Walter Cano Cardona’s report “The New Face of Debt-Peonage in the Bolivian Amazon” shared findings that starting in the late 1980s, the Brazil nut industry became the region’s primary non-timber forest product sector. This shift coincided with major changes across the country, including government decentralization, forest policy reform, and a second agrarian reform. As a result, many rural communities that work the lands, often situated on former barracas, were officially recognized and granted legal ownership of their land. The 1996 Forest Law changed many rights and afforded peasants and Indigenous populations exclusive rights to use forests on their legally titled lands.

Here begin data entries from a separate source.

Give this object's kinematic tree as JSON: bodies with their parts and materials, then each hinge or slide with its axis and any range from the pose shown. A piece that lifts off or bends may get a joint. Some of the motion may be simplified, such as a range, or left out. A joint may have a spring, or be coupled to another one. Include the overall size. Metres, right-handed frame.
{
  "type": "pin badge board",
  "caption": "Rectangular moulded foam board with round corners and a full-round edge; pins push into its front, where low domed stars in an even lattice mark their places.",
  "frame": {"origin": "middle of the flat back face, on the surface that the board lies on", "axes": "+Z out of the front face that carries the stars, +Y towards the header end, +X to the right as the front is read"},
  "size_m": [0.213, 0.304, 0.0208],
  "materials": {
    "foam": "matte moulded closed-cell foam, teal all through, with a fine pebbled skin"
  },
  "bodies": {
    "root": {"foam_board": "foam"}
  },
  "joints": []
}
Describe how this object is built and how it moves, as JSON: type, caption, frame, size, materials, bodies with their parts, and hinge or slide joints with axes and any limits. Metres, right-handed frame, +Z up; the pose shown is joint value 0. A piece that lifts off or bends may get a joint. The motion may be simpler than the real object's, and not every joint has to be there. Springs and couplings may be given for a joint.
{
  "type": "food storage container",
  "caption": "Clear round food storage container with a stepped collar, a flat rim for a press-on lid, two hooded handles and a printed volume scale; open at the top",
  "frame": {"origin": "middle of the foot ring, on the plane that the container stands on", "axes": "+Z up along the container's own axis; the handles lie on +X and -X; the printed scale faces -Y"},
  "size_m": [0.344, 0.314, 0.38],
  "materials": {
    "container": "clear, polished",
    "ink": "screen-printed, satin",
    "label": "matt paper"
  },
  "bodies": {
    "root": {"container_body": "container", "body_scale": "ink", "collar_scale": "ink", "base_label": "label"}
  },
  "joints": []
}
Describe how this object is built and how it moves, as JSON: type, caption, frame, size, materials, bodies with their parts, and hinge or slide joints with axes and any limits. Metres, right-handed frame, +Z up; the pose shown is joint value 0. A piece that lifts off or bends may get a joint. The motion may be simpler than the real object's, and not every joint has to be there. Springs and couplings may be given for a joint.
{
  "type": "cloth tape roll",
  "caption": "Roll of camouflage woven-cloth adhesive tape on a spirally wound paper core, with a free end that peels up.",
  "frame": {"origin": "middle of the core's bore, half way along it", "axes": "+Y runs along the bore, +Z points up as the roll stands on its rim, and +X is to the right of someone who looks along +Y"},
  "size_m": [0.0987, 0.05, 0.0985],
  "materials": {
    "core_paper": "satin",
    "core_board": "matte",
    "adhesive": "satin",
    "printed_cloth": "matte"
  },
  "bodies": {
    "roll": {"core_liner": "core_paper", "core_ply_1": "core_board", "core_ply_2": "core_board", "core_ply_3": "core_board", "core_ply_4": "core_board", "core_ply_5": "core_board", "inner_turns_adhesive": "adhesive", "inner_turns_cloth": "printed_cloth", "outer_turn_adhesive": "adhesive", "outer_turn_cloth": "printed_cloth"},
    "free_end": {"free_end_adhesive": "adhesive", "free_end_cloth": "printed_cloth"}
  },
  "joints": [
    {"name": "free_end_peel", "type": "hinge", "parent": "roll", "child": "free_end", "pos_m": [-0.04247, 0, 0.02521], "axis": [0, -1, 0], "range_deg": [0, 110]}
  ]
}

Great efforts were taken, however, traditional habilito practices and social dynamics from the barraca era remained. The redistribution of land and the rights to resources led to new forms of cooperation and dependency among local actors, signaling a transformation in how forest access and labor relationships are structured.

Zooming Out

Giving debt peonage a wider view can make it a little easier to understand and can put it into a different perspective. Relating what we’ve seen in Latin America to the rest of the world, we can see we are all bound by indebtedness. In the US, we consumers are constantly using debt as a means to buy a house, buy things we like, and make various other purchases that we see fit. We then go and work for these companies and then pay off these debts until we open the next line of credit. This is happening all around the world. Evan Killik’s The Debts that Bind Us gives insight into how mortgage practices and the 2008 financial crisis relate to debt peonage in Latin America. It is through this text that I argue that credit is the pushing of a frontier. People no longer need to have cold, hard cash to make purchases, they can now pay in installments and be bound to an institution until they pay it back fully. In quite a few cases, many people go on to work for these companies, take out loans with the company, and then pay it back with the money they get from that same company, which sounds eerily similar to the practices in Latin America.